3 minutes ago, paulscottrobson said:
It's worthwhile, but not enough to get out of writing assembler. If it was 4-5 times faster you could write 80s style arcade games pretty much entirely in BASIC.
Please note I'm not trying to denigrate your work at all. I'm just trying to think of ways to:
1. Write a native interpreter; 2. That does a more sophisticated tokenization / crunching process than v2 BASIC; 3. That still keeps around the original form of the source code so that it can be listed and edited; What you've done is great from the perspective of having better tooling to emit BASIC compatible for the platform. My thoughts are more of an intermediary between v2 BASIC and assembly code. Something that could still give the programmer an interactive feeling of immediacy by typing and running their code, but that spends more time optimizing.
At this point it is just a thought exercise that I might never have the time to work on, but it is similar in spirit to what I did with PCBoard Programming Language. The source code was similar to BASIC without line numbers, and it went through a "compilation" phase to create tokenized form. So if you wanted a program like:
PRINTLN "2+3*4-6", 2+3*4-6
It would generate a tokenized form that looked like:
PRINTLN 2 "2+3*4-6" NUL 2 3 4 * + 6 - NUL
Where the first token indicated what statement, followed by a count of expressions, followed by postfix expressions terminated with NUL markers. Each of the tokens was just a reference to a variable table (even constants were stored as variables because I was young and inexperienced and it was the first compiler I ever wrote). Then the BBS had a runtime system / VM in it that knew how to parse the token stream.
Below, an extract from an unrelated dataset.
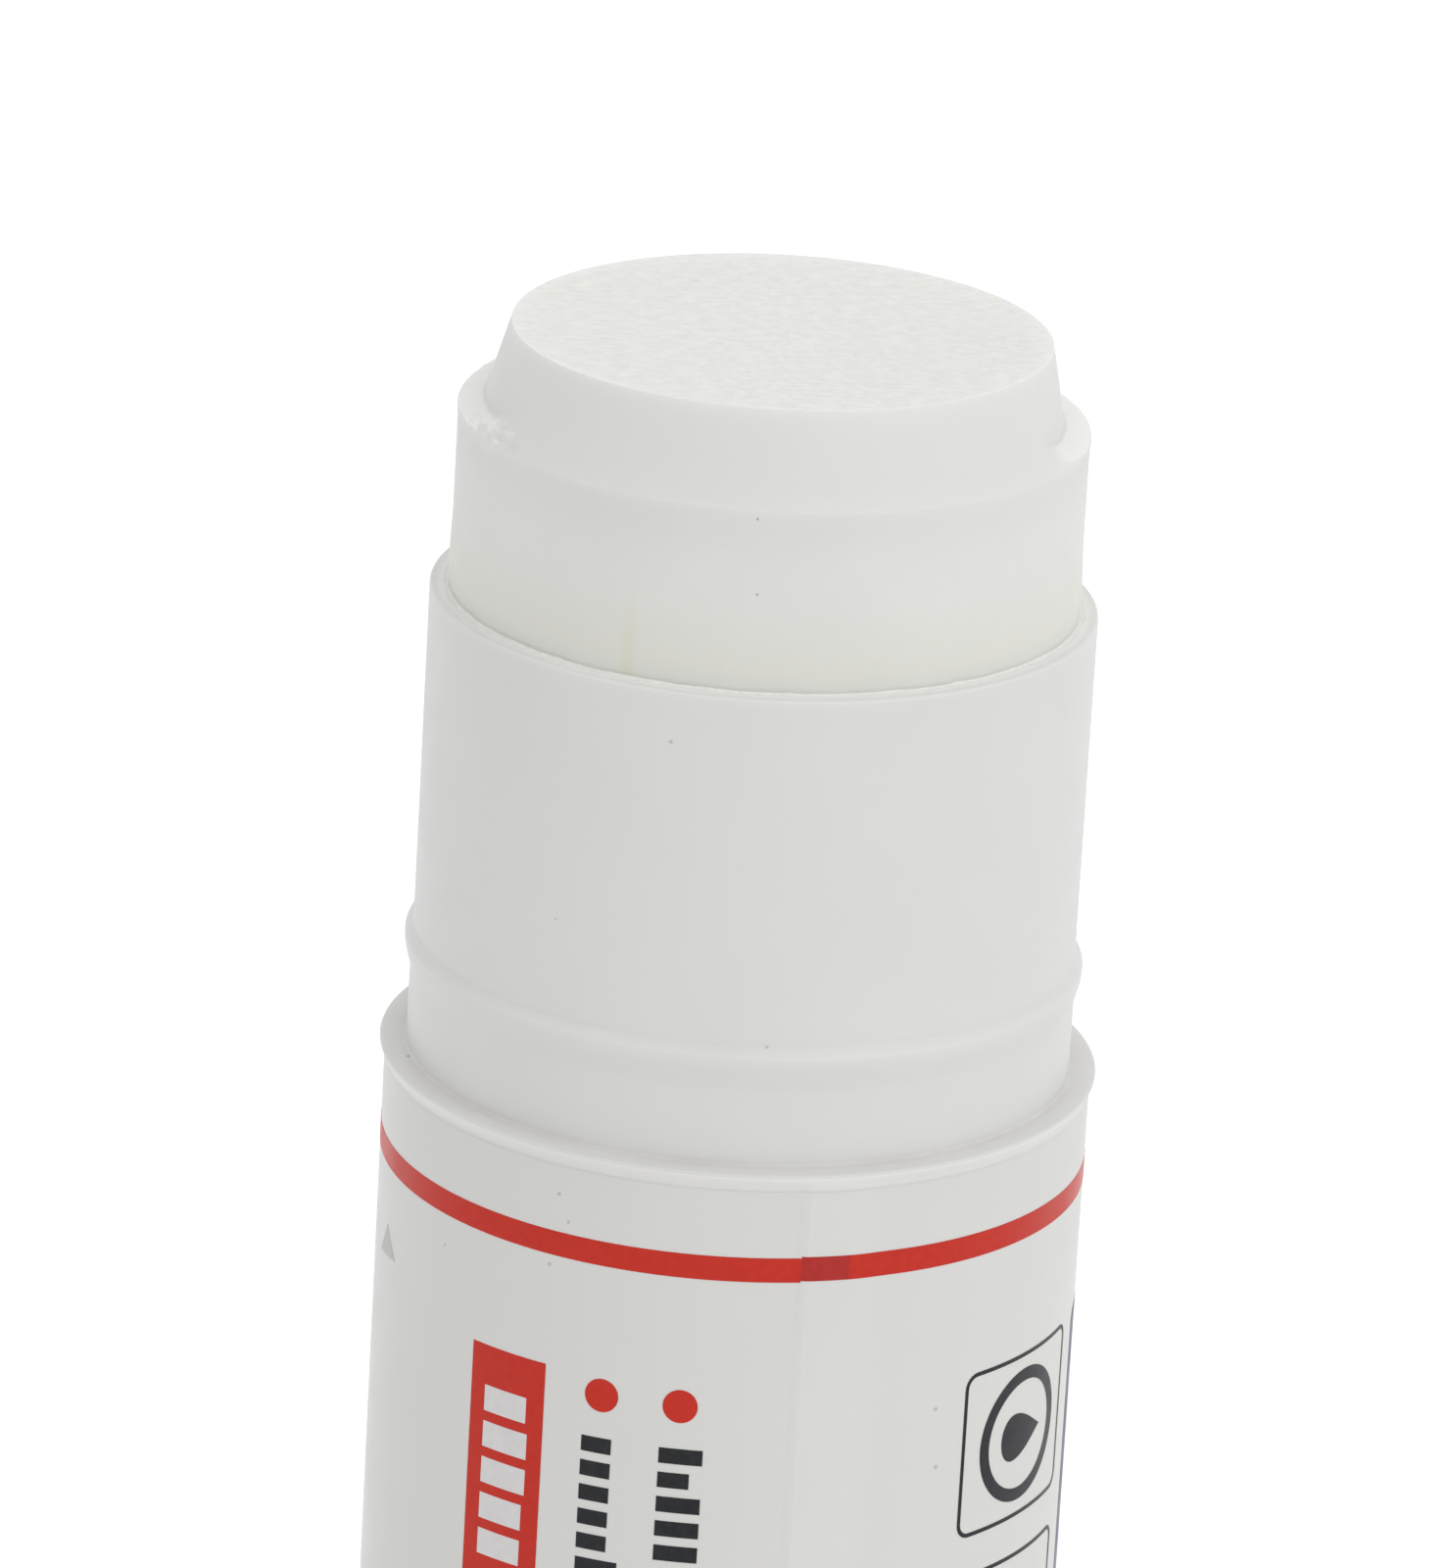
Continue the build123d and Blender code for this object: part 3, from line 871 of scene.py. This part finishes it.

My first thought when tokenizing code by this theoretical BASIC interpreter would be that it parses the line into compact tokens, then stores a copy of the human readable form of the token stream, then a copy of the "optimized" (not the best word) sequence of the tokens. So using the example above, maybe a serialized form of the line looks like (labels are for convenient reference, it really is more or less just an array of tokens in three sub-sections):
TOKEN_COUNT = 11
TOKEN_0 = SPACE CHARACTER
TOKEN_1 = PRINTLN
TOKEN_2 = "2+3*4-6"
TOKEN_3 = ,
TOKEN_4 = 2
TOKEN_5 = +
TOKEN_6 = 3
TOKEN_7 = *
TOKEN_8 = 4
TOKEN_9 = -
TOKEN_10 = 6
PRE_COUNT = 12
PRE_TOKENS = T1 T0 T2 T3 T0 T4 T5 T6 T7 T8 T9 T10
POST_COUNT = 12
POST_TOKENS = T1 T4 T2 NUL T4 T6 T8 T7 T5 T10 T9 NUL
This isn't extremely well thought through yet, just stream of consciousness ideas, but it could give one an interactive environment that allows listing and editing of existing statements, while eliminating a significant portion of the runtime cost. The PRE data includes the niceties of original spacing, intuitive expression order with order of operations support. The POST data has already processed the data to a greater extent than v2 BASIC did, so it can more efficiently process the tokenized form.
This can never be as good as a real compiler or assembler that discards the original program text after doing the same transformations, but maybe it could be enough of an enhancement to justify larger BASIC tokenized text in exchange for faster speed. Or maybe not.